The relentless thrust to impose Hindi came close to succeeding in the mid-1960s, but it took arson and self-immolation in Madras State to fend it off. Today, the moment is less propitious for the Hindi chauvinists. The south is far more advanced than the Hindi heartland in terms of both social and economic progress. In fact, it serves as a beacon of hope for north Indian workers in search of a livelihood. Even the ordinary southerner sees Hindi as the language of the most backward part of the country, one where Muslims are bullied, women are subjugated and politicians are treated as minor feudals. So, why would south Indians agree to be ruled in the language of a region they view as unworthy of emulation?

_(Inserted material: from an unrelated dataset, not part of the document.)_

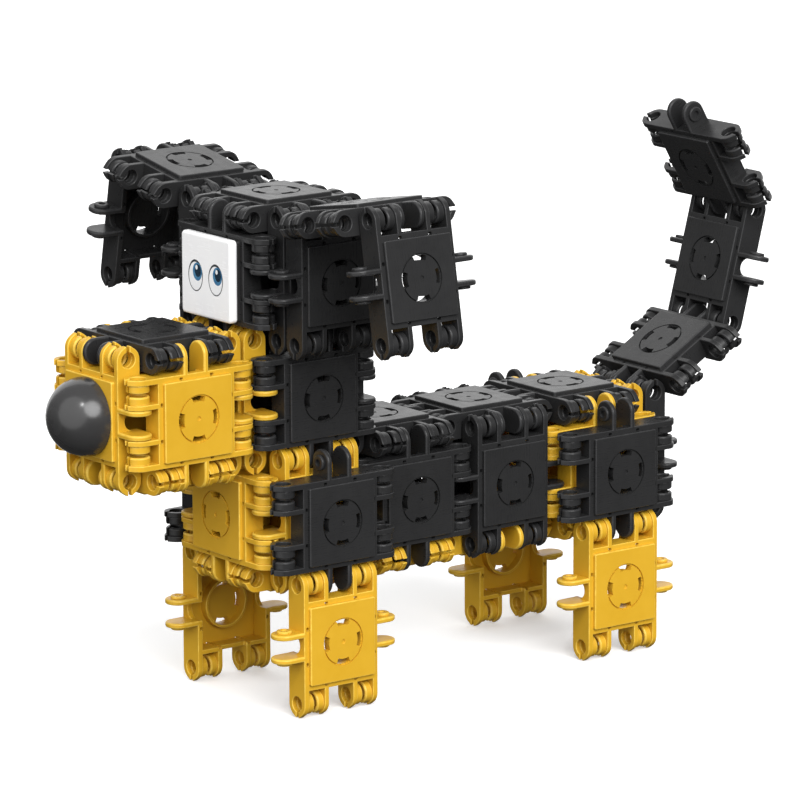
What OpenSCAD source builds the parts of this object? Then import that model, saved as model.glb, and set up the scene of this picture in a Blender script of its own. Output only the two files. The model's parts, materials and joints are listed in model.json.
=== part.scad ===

It is not even necessary for them to recall that Hindi is the language of the most recent migrant to this ancient land. They simply reject the majoritarian grounds on which it is deemed to be the national language.
A coalition of peoples
Constitutionally, India is a union of States. Its founders crafted an entity that has so far held out under great adversity. But India is also a coalition of peoples that are diverse in terms of their histories and culture. For it to hold together requires leaders with large hearts and not merely big chests. We see today the ascendancy of a political ideology with little understanding of the idea of India as a coalition of the willing. Incapable of winning hearts and minds, it has spawned a divisive politics which has the potential of wrecking a union put together with great care. Only a determinedly active citizenry can avert this outcome.